Abstract

Cellular mobile networks in 2020 will increase ten times their coverage area, with more than 50 billion connected devices. We will lead to a massive increase in data traffic, also fostering the development of 5G networks. Therefore industry and scientific initiatives have a crucial role in proposing related projects to meet such demand. Cloud Radio Access Networks (C-RANs) are gaining more and more attention in this context by adopting an architecture in which baseband units (BBUs) run into cloud computing resources, therefore taking advantage of distributed systems flexibility and cloud elasticity.
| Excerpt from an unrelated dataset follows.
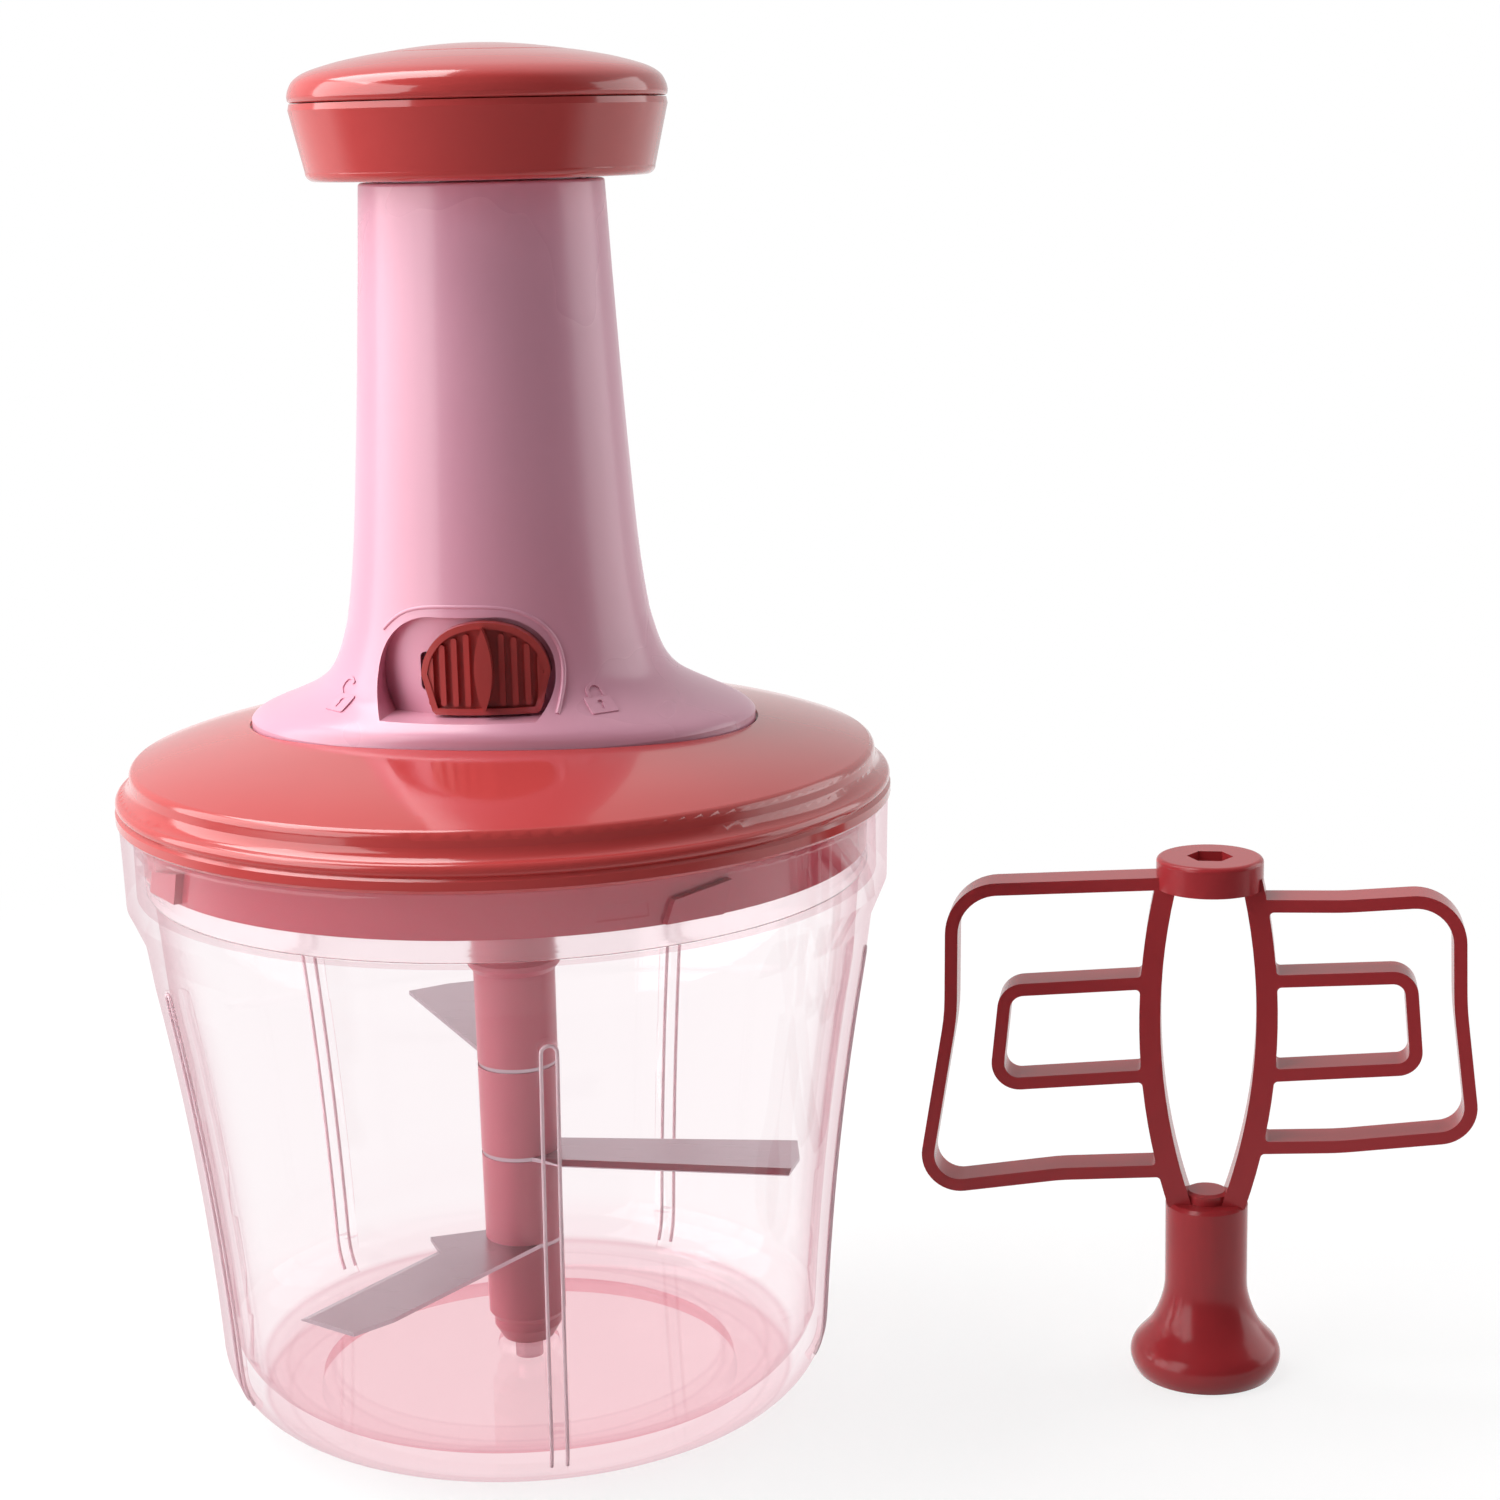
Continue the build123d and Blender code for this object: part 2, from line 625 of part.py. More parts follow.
def column_form(grow):
    """The column's outer form, grown or shrunk all round: its foot, its flare and its shaft."""
    with BuildPart() as form:
        with BuildSketch(Plane.XY.offset(deck_z)):
            Ellipse(foot_x + grow, foot_y + grow)
        extrude(amount=foot_edge_z - deck_z)
        for z, x, y in stations:
            with BuildSketch(Plane.XY.offset(z)):
                Ellipse(x + grow, y + grow)
        loft()
        with BuildSketch(Plane.XZ):
            with BuildLine():
                side = Spline(*[(radius + grow, z) for radius, z in shaft_outline])
                Polyline(side @ 1, (0, column_top), (0, waist_z), side @ 0)
            make_face()
        revolve(axis=Axis.Z)
    return form.part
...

One of the significant challenges in C-RANs lies in the high complexity of orchestrating computational resources to process incoming requests with both high performance and low infrastructure cost. In this regard, this article presents the Elastic-RAN model, which proposes a multi-level and adaptable elasticity for C-RANs. First, we explore the multi-level feature as follows: (i) one level for the BBU pools (i.e., physical machines), given the high volume of traffic to particular BBU pools; (ii) another level for BBUs themselves (virtual machines) due to the high CPU and memory demands to process the incoming requests. Second, the adaptive feature refers to the moldable elasticity grain which resources in both previous levels are provisioned as close as possible to the current processing needs. We evaluated Elastic-RAN through experiments that simulated different load profiles, considering both CPU and network demands. We observed that Elastic-RAN might achieve gains up to 64% in the execution time when compared to a traditional C-RAN. Cellular network operators using the proposed technique will spend less energy and will have a solution that dynamically adjusts the baseband signal processing accordingly to the demand in their access networks.